Morris comments, “After his departure his followers were able to influence much larger numbers of people and to work in widely scattered places.”

We will do “greater” works than Him in that we will be spreading the gospel empowered by the spirit to millions of people for thousands of years.

His disciples can do this “because” He went to the Father, namely because He would send “another helper” – the Holy Spirit – which we will shortly discuss.

Some stumble over the idea that the disciples could have done “greater” works than Christ, but once we understand what Jesus means by “greater”, there is no issue here. First, perhaps its better for us to think of “greater” as “more” rather than “better”.  As John MacArthur says, “The greater works to which Jesus referred were not greater in power than those He performed, but greater in extent.”
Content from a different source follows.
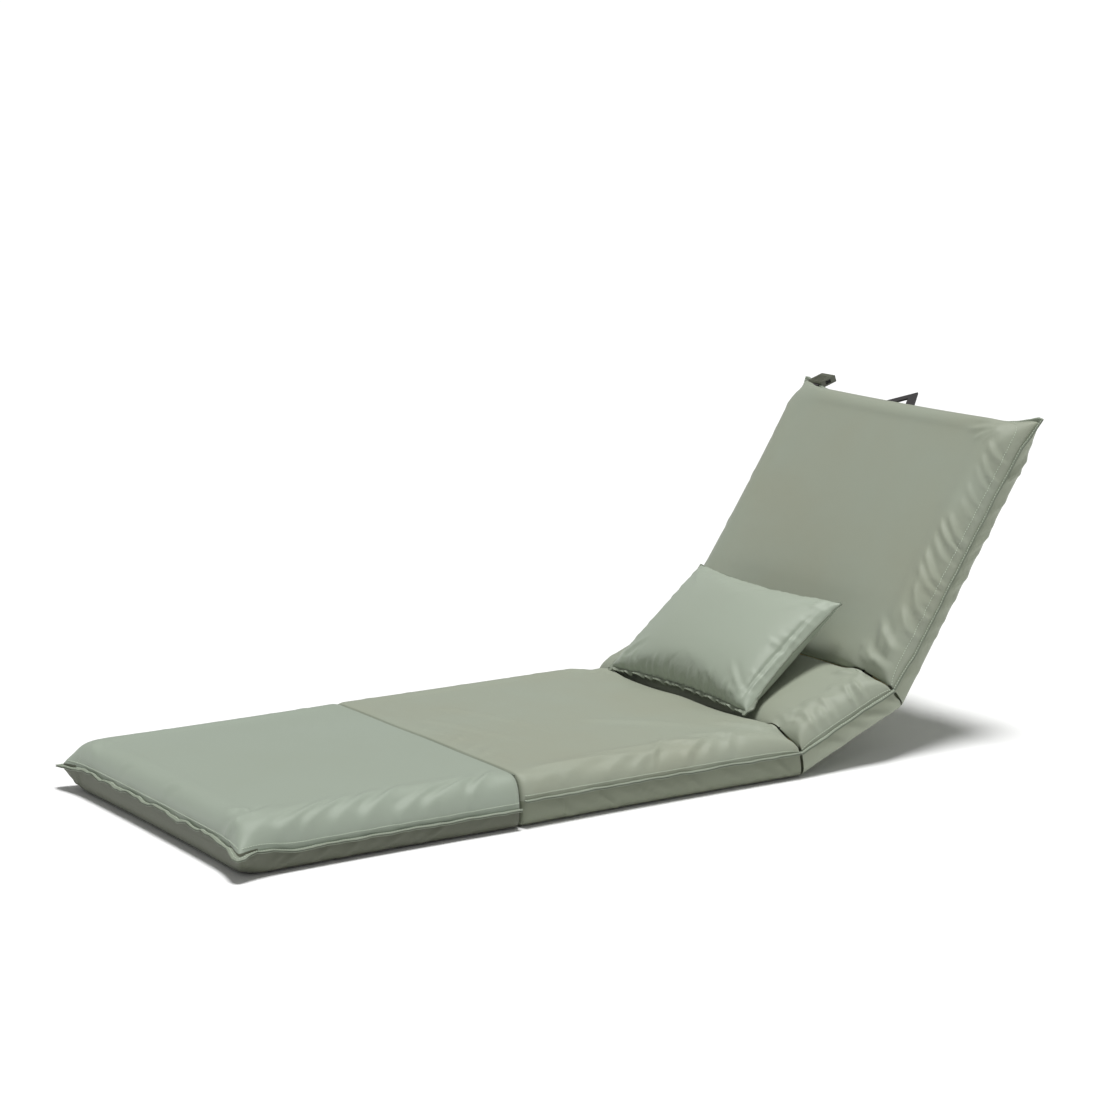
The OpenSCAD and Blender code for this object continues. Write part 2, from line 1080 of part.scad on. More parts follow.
// Moves to the bend line at y and turns to the leaning webbing
module leaning(y, lean) {
  translate([0, y, seam_top_z])
    rotate([-lean, 0, 0])
      children();
}

// A strip of folded webbing: flat on the seam up to the bend at y, then leaning for l
module bent_strip(w, y, l, lean) {
  translate([0, y, seam_top_z])
    across(w)
      polygon([
        [-sewn_l, 0],
        [0, 0],
        [l * cos(lean), -l * sin(lean)],
        [l * cos(lean) + fold_t * sin(lean), fold_t * cos(lean) - l * sin(lean)],
        [fold_t * tan(lean / 2), fold_t],
        [-sewn_l, fold_t]
      ]);
}

module carry_handle() {
  bend_y = top_seam_y + soft_gap;
  slope = handle_h / handle_half;
  leg_w = handle_w * sqrt(1 + slope * slope);
  foot_w = leg_w / slope;
  color(webbing_colour)
    at_back()
      translate([handle_x, 0, 0])
        union() {
          for (s = [-1, 1])
            translate([s * (handle_half - foot_w / 2), 0, 0])
              bent_strip(foot_w, bend_y, 0, handle_lean);
          leaning(bend_y, handle_lean)
            linear_extrude(fold_t)
              difference() {
                polygon([
                  [-handle_half, 0],
                  [0, handle_h],
                  [handle_half, 0]
                ]);
                polygon([
                  [-handle_half + foot_w, -cut_over],
                  [0, handle_h - leg_w],
                  [handle_half - foot_w, -cut_over]
                ]);
              }
        }
}

// Side-release clasp: the socket on a short tab, its mate on the closing strap
buckle_inset = 20;
strap_inset = 100;
strap_x = half_w - strap_inset;
buckle_x = half_w - buckle_inset;
buckle_t = 12;
buckle_wall = 2.75;
socket_l = 34;
window_l = 12;
window_y = 10;
prong_l = 20;
prong_w = 5;
tongue_w = 8;
plug_base_l = 18;
tab_out = 6;
slot_w = strap_w * 0.7;
bar_slot_l = 5;
bar_slot_y = 4;

module buckle_tab() {
  color(webbing_colour)
    at_back()
      translate([-buckle_x, 0, 0])
        bent_strip(slot_w, back_l, tab_out, buckle_lean);
}

module buckle_socket() {
  mouth_h = buckle_t - 2 * buckle_wall;
  color(buckle_colour)
    at_back()
      translate([-buckle_x, 0, 0])
        leaning(back_l, buckle_lean)
          translate([0, tab_out, webbing_t])
            difference() {
              across(strap_w)
                polygon([
                  [0, -buckle_t / 2 + buckle_wall],
                  [buckle_wall, -buckle_t / 2],
                  [socket_l, -buckle_t / 2],
                  [socket_l, buckle_t / 2],
                  [buckle_wall, buckle_t / 2],
                  [0, buckle_t / 2 - buckle_wall]
                ]);
              translate([-strap_w / 2 + buckle_wall, window_y, -mouth_h / 2])
                cube([strap_w - 2 * buckle_wall, socket_l, mouth_h]);
              translate([-strap_w / 2 - cut_over, window_y, -mouth_h / 2])
                cube([strap_w + 2 * cut_over, window_l, mouth_h]);
            }
}

module closing_strap() {
  rear = -soft_gap - webbing_t;
  color(webbing_colour)
    at_back()
      translate([strap_x, 0, 0])
        across(strap_w)
          polygon([
            [corner_seam_y, seam_under_z],
            [back_l + webbing_t, seam_under_z],
            [back_l + webbing_t, rear],
            [back_l - strap_l, rear],
            [back_l - strap_l, -soft_gap],
            [back_l, -soft_gap],
            [back_l, seam_under_z - webbing_t],
            [corner_seam_y, seam_under_z - webbing_t]
          ]);
}

// The mate: a base with a slot for the strap, two springy prongs and a tongue
module buckle_plug() {
  mouth_h = buckle_t - 2 * buckle_wall;
  plug_t = mouth_h - 2 * slider_gap;
  color(buckle_colour)
    at_back()
      translate([strap_x, back_l - strap_l, -soft_gap - plug_t / 2])
        mirror([0, 1, 0])
          translate([0, 0, -plug_t / 2])
            linear_extrude(plug_t)
              difference() {
                union() {
                  translate([-strap_w / 2, 0])
                    square([strap_w, plug_base_l]);
                  translate([-tongue_w / 2, plug_base_l])
                    square([tongue_w, prong_l]);
                  for (s = [-1, 1])
                    translate([s * (strap_w / 2 - buckle_wall - prong_w), plug_base_l])
                      union() {
                        translate([-prong_w / 2, 0])
                          square([prong_w, prong_l]);
                        translate([0, prong_l])
                          circle(prong_w * 0.8);
                      }
                }
                translate([-slot_w / 2, bar_slot_y])
                  square([slot_w, bar_slot_l]);
              }
}

module pillow_cover() {
  color(cloth_colour)
    at_pillow()
      difference() {
        pillow_form(1);
        pillow_form(filling_share + 0.01);
      }
}

module pillow_filling() {
  color("white")
    at_pillow()
      pillow_form(filling_share);
}

foot_cover();
foot_foam();
foot_zip();
foot_zip_slider();
fold_seam_welt();
seat_cover();
seat_foam_lower();
seat_foam_upper();
seat_frame();
seat_frame_rivets();
lumbar_hinge_cheeks();
lumbar_hinge_pins();
lumbar_pawl_springs();
lumbar_pawl_left();
lumbar_pawl_right();
lumbar_crease_gusset();
lumbar_cover();
lumbar_foam_lower();
lumbar_foam_upper();
lumbar_frame();
lumbar_frame_rivets();
lumbar_ratchet_plates();
back_hinge_cheeks();
back_hinge_pins();
back_pawl_springs();
back_pawl_left();
back_pawl_right();
back_crease_gusset();
back_cover();
back_foam_lower();
back_foam_upper();
back_frame();
back_frame_rivets();
back_ratchet_plates();
back_zip();
back_zip_slider();
carry_handle();
buckle_tab();
buckle_socket();
closing_strap();
buckle_plug();
pillow_cover();
pillow_filling();
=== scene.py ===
"""Dresses the folding camping recliner: padded covers, seams, stitches, pillow, grip ribs and finishes."""
import logging
import math
from dataclasses import dataclass
from enum import Enum
from typing import Callable, Sequence

import bmesh
import bpy
import numpy as np
from mathutils import Matrix, Vector


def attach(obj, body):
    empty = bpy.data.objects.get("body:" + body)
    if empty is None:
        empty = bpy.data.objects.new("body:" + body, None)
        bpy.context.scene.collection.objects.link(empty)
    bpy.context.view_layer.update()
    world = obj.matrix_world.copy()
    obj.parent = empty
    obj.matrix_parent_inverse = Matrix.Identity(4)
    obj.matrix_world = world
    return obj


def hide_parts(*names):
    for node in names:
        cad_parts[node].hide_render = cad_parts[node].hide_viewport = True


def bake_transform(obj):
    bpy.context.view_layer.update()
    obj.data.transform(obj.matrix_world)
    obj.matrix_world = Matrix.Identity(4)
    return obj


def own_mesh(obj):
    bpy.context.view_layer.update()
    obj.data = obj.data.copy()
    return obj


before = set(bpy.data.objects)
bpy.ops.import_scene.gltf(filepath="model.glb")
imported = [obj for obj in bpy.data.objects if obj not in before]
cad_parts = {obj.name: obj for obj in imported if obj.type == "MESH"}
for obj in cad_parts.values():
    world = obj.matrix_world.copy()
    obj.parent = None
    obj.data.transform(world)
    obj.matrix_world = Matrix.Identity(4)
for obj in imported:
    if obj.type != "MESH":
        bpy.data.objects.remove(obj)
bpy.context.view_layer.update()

LOG = logging.getLogger("recliner")
Array = np.ndarray

# Driving sizes of the object, in metres, the same as the solids'
HALF_W = 0.300
SEAM_Z = 0.043
EDGE_Z = 0.082
CROWN = 0.004
FOOT_L, SEAT_L, LUMBAR_L, BACK_L = 0.484, 0.532, 0.205, 0.500
LUMBAR_ANGLE = math.radians(22.5)
BACK_ANGLE = math.radians(33.75)
RAIL_X = 0.235
BUCKLE_LEAN = math.radians(38)
# Cloth turns over this distance to each side of a hinge; short, so that the foam stays under it
CREASE_REACH = 0.028
# Half sizes of the room for a hinge: across, along and up
HINGE_ROOM = (0.0088, 0.041, 0.031)
# Height of the crease line in the middle, its fall towards the sides and its rise over a hinge
VALLEY_Z, VALLEY_FALL, VALLEY_RISE = 0.066, 0.019, 0.012
BOX_FACES = ((0, 1, 3, 2), (4, 6, 7, 5), (0, 4, 5, 1), (2, 3, 7, 6), (0, 2, 6, 4), (1, 5, 7, 3))
# Past this distance from the middle, cloth belongs to the sides
SIDE_X = 0.26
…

But secondly, the phrase is not quite so offensive when we realize that it is not as if what we do is superior in anyway to what He did, because what we do is not of us in the first place. Our work is not our work; it is His. It is him who is working through us.

Therefore, when he says “greater works than these will he do” (notice he’s talking to the “believer” and not specifically just to the disciples here in his immediate presence – there is a definite look toward legacy here) he says that because its him who will be doing the works of salvation through us!

The emphasis is not on miracles of healing but on the miracle of salvation, as MacArthur says, “…those physical miracles were not primarily what Jesus had in mind, since the apostles did not do more powerful miracles than He had. When the Lord spoke of His followers performing greater works, He was referring to the extent of the spiritual miracle of salvation.”

And so it is that He will be glorified in and through us. He will continue His work of saving the lost on earth until He comes back again. As Morris says, “…in doing their ‘greater things’ they were but his agents”, and so too are we.  What a great privilege!